Lionel : « On fait puissamment les choses qui nous excitent. On aime des disques de Bernhard Gunter qui sont 45 minutes de cliquetis. On n'a pas peur d'un magma d'angoisse en intro facturé d'un tom qui arrive sans prévenir. Ces choses-là sont pour nous les plus belles, on n'a été ému que par des trucs de tarés dans notre éducation musicale. 90 % des choses que j'aime, elles ont été tirées à 500 exemplaires. Et d'ailleurs je suis effaré quand je discute avec des gens de la musique dans la milieu parisien, de voir que la réflexion s'articule quasiment tout le temps autour de cette question : 'Est-ce que les gens vont comprendre, est-ce que ça va passer ?"

Il y a un titre d'une chanson de Gainsbourg, « Un poison violent, c’est ça l’amour », qui s'appliquerait volontiers ici ; rarement a-t-on subi décharge plus violente de débris émotionnel en écoutant un disque, rarement a-t-on été autant servi en autant de bile et de désir dans le même mouvement, et rarement a-t-on eu autant le sentiment de se trouver face à un objet aussi contemporain que le Venom de Sister Iodine.
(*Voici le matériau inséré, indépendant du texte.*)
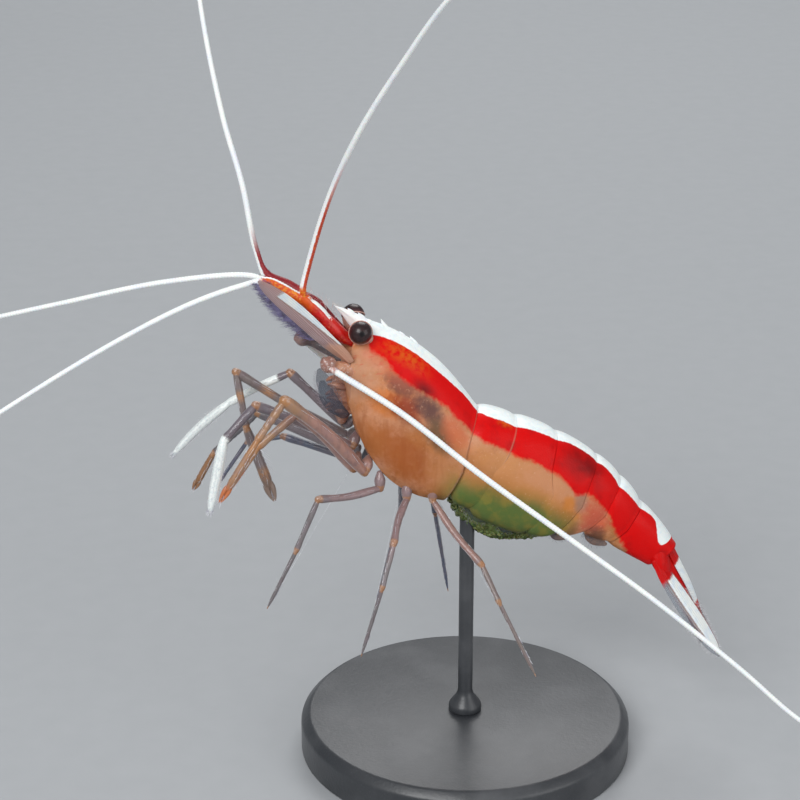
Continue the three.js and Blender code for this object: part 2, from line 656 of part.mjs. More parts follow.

Leur volonté de ne pas conceptualiser, intellectualiser ni théoriser leur propre musique (tout juste apprend-on qu'ils tirent le sublime titre du morceau « Nous sommes surannés, vivons de nos idéaux passé » d'un film de Jean-Marie Straub et Danièle Huillet), va bien au-delà de la simple flemmardise de musicien. Car qu'y a-t-il à verbaliser lorsque le regard qu'on nous offre sur disque semble observer le chaos du monde qui nous entoure avec autant d'acuité ?

Le sixième album de Sister Iodine, Venom, est sorti le 20 févriersur le label Nashazphone.
La double release party de l'album aura lieu les 2 et 3 mars à Montreuil aux Instants Chavirés.